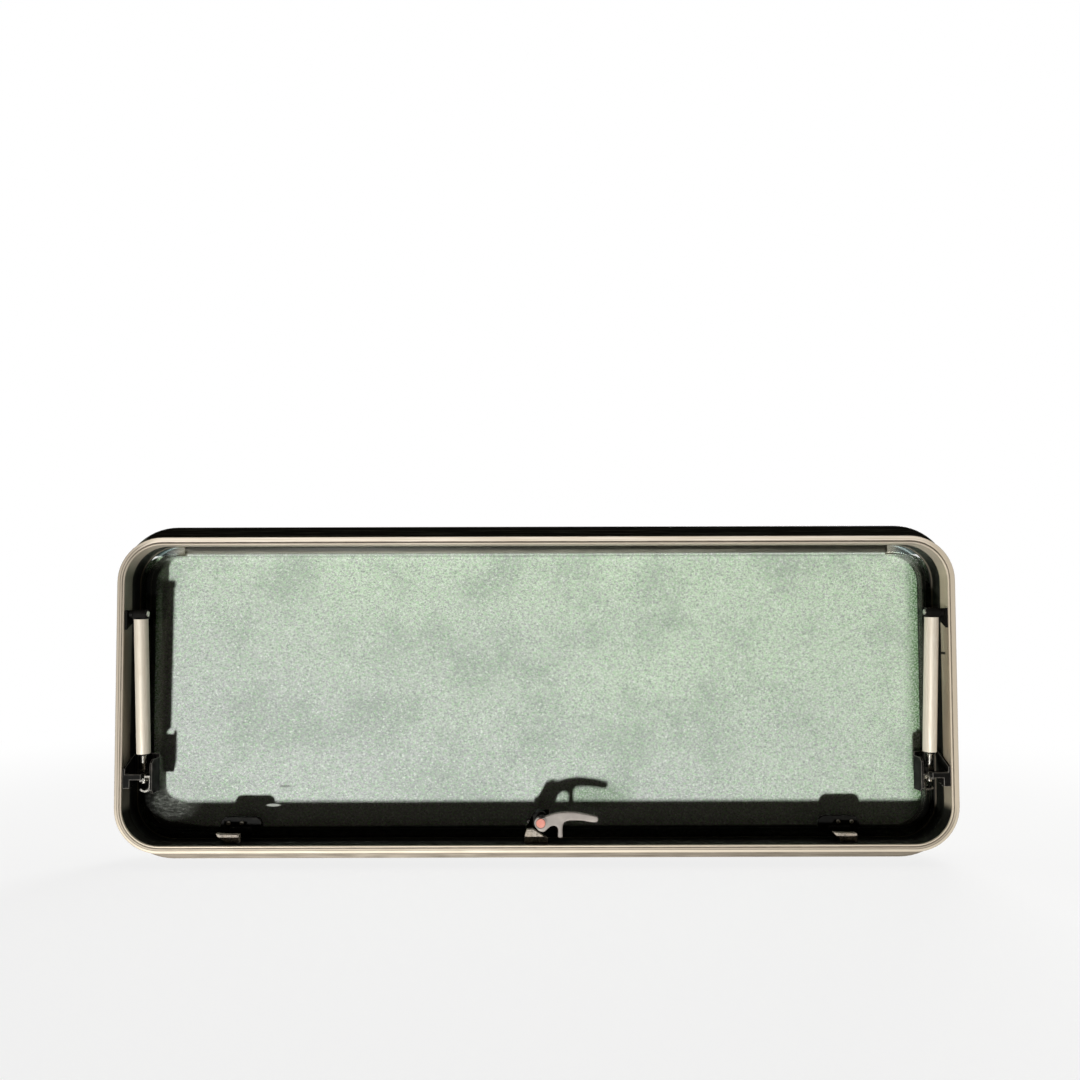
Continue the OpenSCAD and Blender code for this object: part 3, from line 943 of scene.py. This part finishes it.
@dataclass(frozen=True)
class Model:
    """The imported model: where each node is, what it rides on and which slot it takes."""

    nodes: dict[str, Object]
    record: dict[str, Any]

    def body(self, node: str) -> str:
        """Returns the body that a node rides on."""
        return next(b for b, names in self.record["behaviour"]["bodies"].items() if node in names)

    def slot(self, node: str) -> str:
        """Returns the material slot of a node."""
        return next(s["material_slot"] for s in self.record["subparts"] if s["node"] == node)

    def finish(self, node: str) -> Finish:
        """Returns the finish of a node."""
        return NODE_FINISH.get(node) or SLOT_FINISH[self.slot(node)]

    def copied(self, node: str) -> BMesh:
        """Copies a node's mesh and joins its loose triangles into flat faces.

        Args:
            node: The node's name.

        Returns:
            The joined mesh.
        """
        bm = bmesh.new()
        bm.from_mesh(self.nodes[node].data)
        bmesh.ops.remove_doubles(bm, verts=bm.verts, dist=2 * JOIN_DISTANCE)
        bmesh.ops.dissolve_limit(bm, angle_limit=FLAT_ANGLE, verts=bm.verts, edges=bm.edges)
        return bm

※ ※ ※

- [What the task asks]: Output all of the material exactly as written.

- [Result for this exercise]:
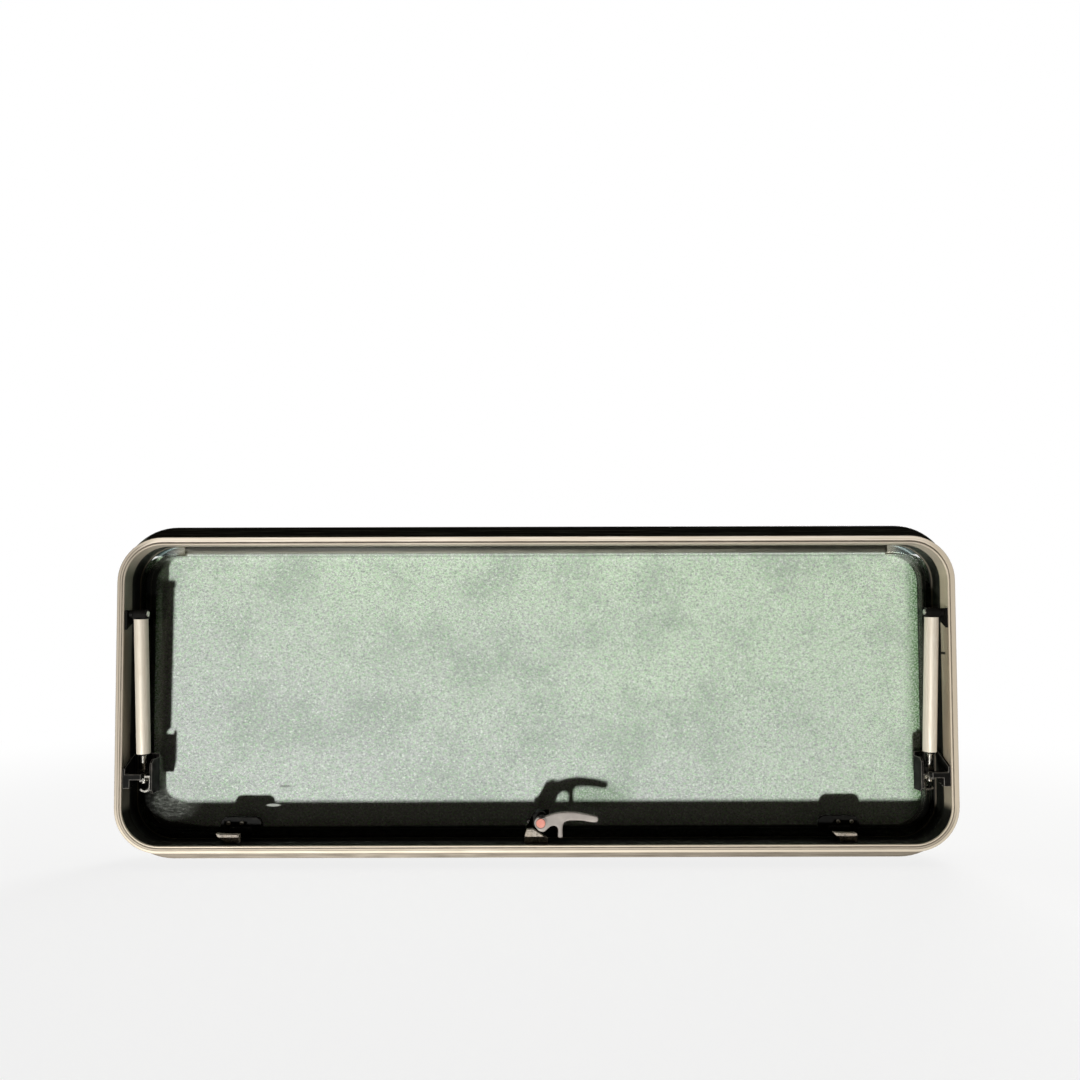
Continue the OpenSCAD and Blender code for this object: part 3, from line 943 of scene.py. This part finishes it.
@dataclass(frozen=True)
class Model:
    """The imported model: where each node is, what it rides on and which slot it takes."""

    nodes: dict[str, Object]
    record: dict[str, Any]

    def body(self, node: str) -> str:
        """Returns the body that a node rides on."""
        return next(b for b, names in self.record["behaviour"]["bodies"].items() if node in names)

    def slot(self, node: str) -> str:
        """Returns the material slot of a node."""
        return next(s["material_slot"] for s in self.record["subparts"] if s["node"] == node)

    def finish(self, node: str) -> Finish:
        """Returns the finish of a node."""
        return NODE_FINISH.get(node) or SLOT_FINISH[self.slot(node)]

    def copied(self, node: str) -> BMesh:
        """Copies a node's mesh and joins its loose triangles into flat faces.

        Args:
            node: The node's name.

        Returns:
            The joined mesh.
        """
        bm = bmesh.new()
        bm.from_mesh(self.nodes[node].data)
        bmesh.ops.remove_doubles(bm, verts=bm.verts, dist=2 * JOIN_DISTANCE)
        bmesh.ops.dissolve_limit(bm, angle_limit=FLAT_ANGLE, verts=bm.verts, edges=bm.edges)
        return bm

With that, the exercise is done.